The mid-1970s saw the first major US abandonment of the Kurds. Henry Kissinger managed to mediate a deal between Saddam Hussein's Iraq and Iran, which was still ruled by the shah. The Kurds paid the price of the deal, and Kissinger forced Israel to cut off its ties with and assistance to the Kurds.
They were the Kurds of Iraqi Kurdistan, whereas the Kurds of northern Syria – no matter what initials you assign them – are the PKK, which is basically a communist terrorist group.
There have been endless analyses of and responses to Trump's announcement, and in the meantime, the Turks have already started aerial bombardments ahead of a ground incursion. I'm backing strategic analyst Michael Doran from the Hudson Institute, who was able to – in real time – parse former President Obama's complicated decisions and how he was moving closer to the Iranians and the Russians.
Doran lays out Trump's latest move in light of the long-standing war between the PKK and the Turks. Some 40,000 Turks have been killed in that war, and in the ongoing battle against the Islamic State, the Kurds of northern Syria occupied areas they had never dreamed of. Obama had bet on them as part of the deals he struck with Russia and Iran.
So no one needs to panic about Trump abandoning the Kurds; the problem is that it happened immediately after the Iranian attack on Saudi Arabia. The message received was that America was weak and fleeing the Middle East and betraying its allies.
Some claim that the move puts Iran into a stronger position, but Tehran was furious about it since the American move paved the way for the Turks. The Kurds, who will withstand the Turkish assault, were allies of Iran. During the years they were fighting ISIS, they received a lot of air support from the Americans, but the alliance was only temporary.
Can Israel depend on Trump? In a war, the US will provide both logistical and diplomatic backing. It's a huge difference from the Obama administration.
Dayan, without panic
The new transcripts from the Yom Kippur War show us that then-Defense Minister Moshe Dayan was not a god who failed to deliver, but focused and realistic.
Like every year, more parts of the protocols of the top command in the Yom Kippur War are made public. And as always, the transcripts fall into the hands of new reporters who reinvent the war. What was new this year was that Moshe Dayan, in contrast to being seen as a god who disappointed his worshippers, comes off well. At least better than most of the others in the military leadership. He was much sharper than then-Chief of Staff David Elazar, and more focused and able to decide what to do.
Dayan identified problems with the command. Because most of the published material isn't well-dated, we can assume that the following comes from a late-night discussion on Oct. 8 or later: "We know that we have weak links in the command chain somewhere," he says. "I have great appreciation for the old guard, but not everyone." He wonders aloud which senior commanders to enlist and who should be left aside: "I think a lot of Motti [Hod] and Tolkovsky. I wouldn't take Mulik Eyal. I wouldn't take Ezer and I brought him up as an example because we all know what I mean, but we are missing good, experienced commanders. I wouldn't take Yitzhak Rabin, and I would take Haim Bar-Lev."

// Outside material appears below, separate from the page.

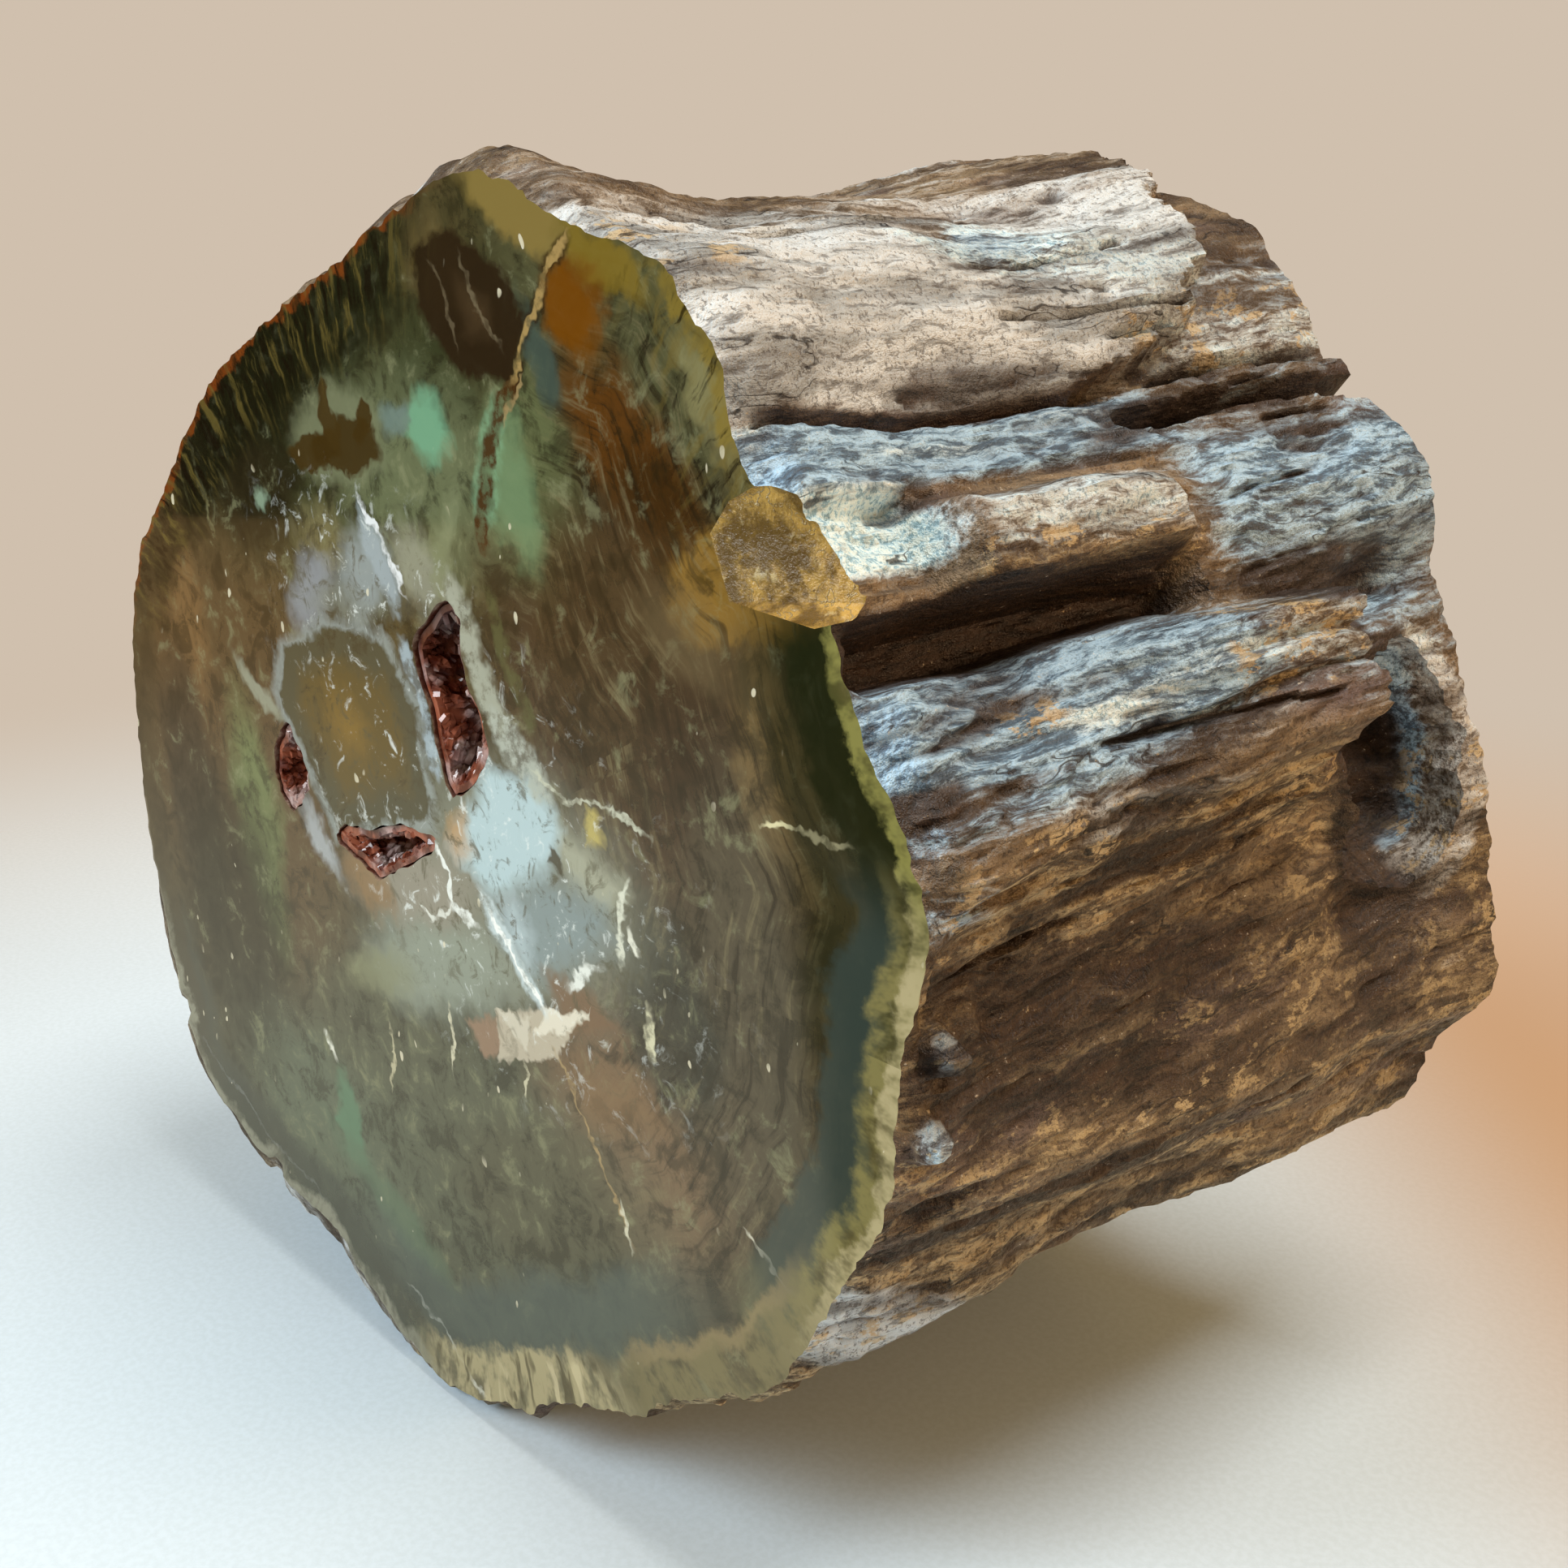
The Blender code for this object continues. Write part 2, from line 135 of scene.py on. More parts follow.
def lattice_blend(lattice, low, high, u_part, v_part):
    """A lattice's value between four of its knots: low and high are (column, row), blended by both parts."""
    near = lattice[low[0], low[1]] * (1 - u_part) + lattice[high[0], low[1]] * u_part
    far = lattice[low[0], high[1]] * (1 - u_part) + lattice[high[0], high[1]] * u_part
    return near * (1 - v_part) + far * v_part


def lumps(degrees, y, around_count, along_mm, seed, rows=12):
    """Smooth random lumps from -1 to 1: random values on a lattice round the log, blended by s*s*(3-2s)."""
    lattice = np.random.default_rng(seed).uniform(-1, 1, (around_count, rows))
    u = (np.asarray(degrees, float) % 360) / 360 * around_count
    v = np.asarray(y, float) / along_mm + 1
    iu, iv = np.floor(u).astype(int), np.floor(v).astype(int)
    low = iu % around_count, iv % rows
    high = (iu + 1) % around_count, (iv + 1) % rows
    return lattice_blend(lattice, low, high, smooth_part(u, iu), smooth_part(v, iv))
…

Here we have an example of matter-of-fact thinking from Dayan, who knew the difference between a time of peace and a time of war. Bar-Lev was a political rival and they didn't like each other. But Dayan wanted him in a command position right then.

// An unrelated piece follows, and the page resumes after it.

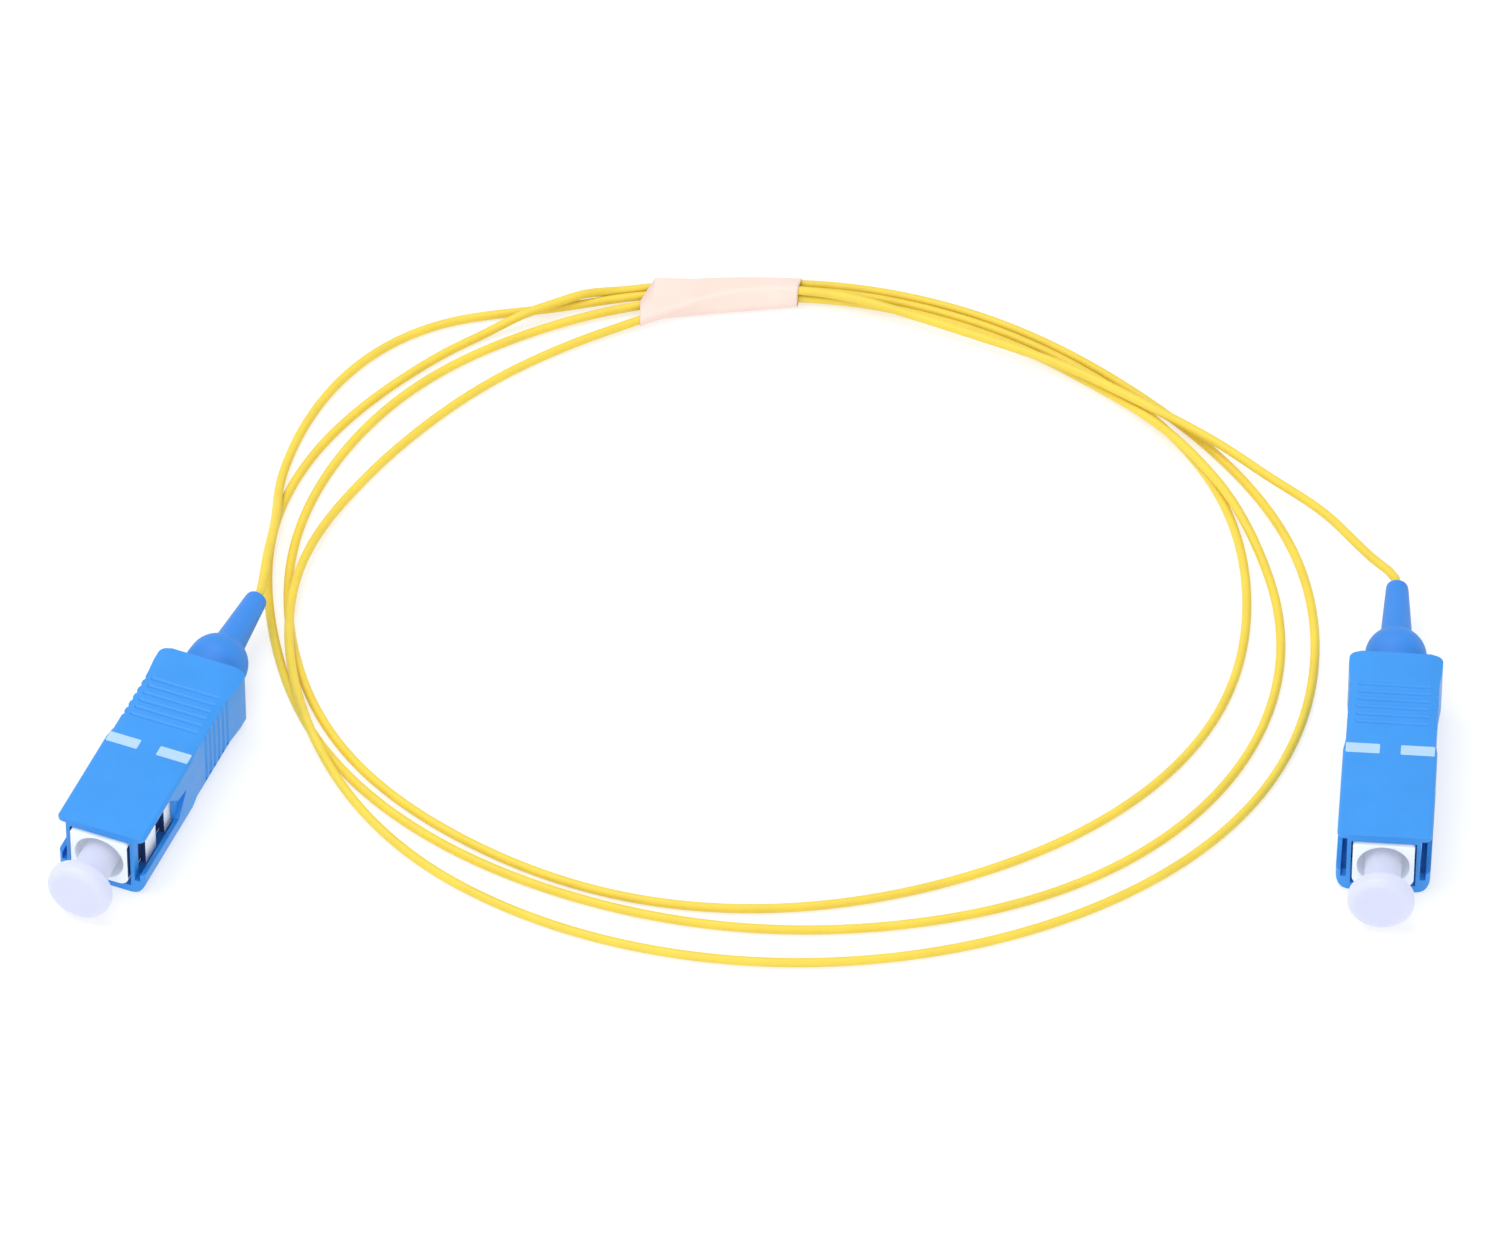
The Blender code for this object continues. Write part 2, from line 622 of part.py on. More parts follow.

Dayan wasn't one to panic but he was the first top official to understand what was happening and how Israel should act. He was the one who decided that we would not retreat an inch from the Golan Heights and would fight there until our last soldier. At the time, Dado wanted to send Mussa Peled's 146th Armored Division to the south, and only Rehavam "Gandhi" Zeevi prevented him from making that terrible mistake. The division was sent to wage the counter-offensive that saved the Golan.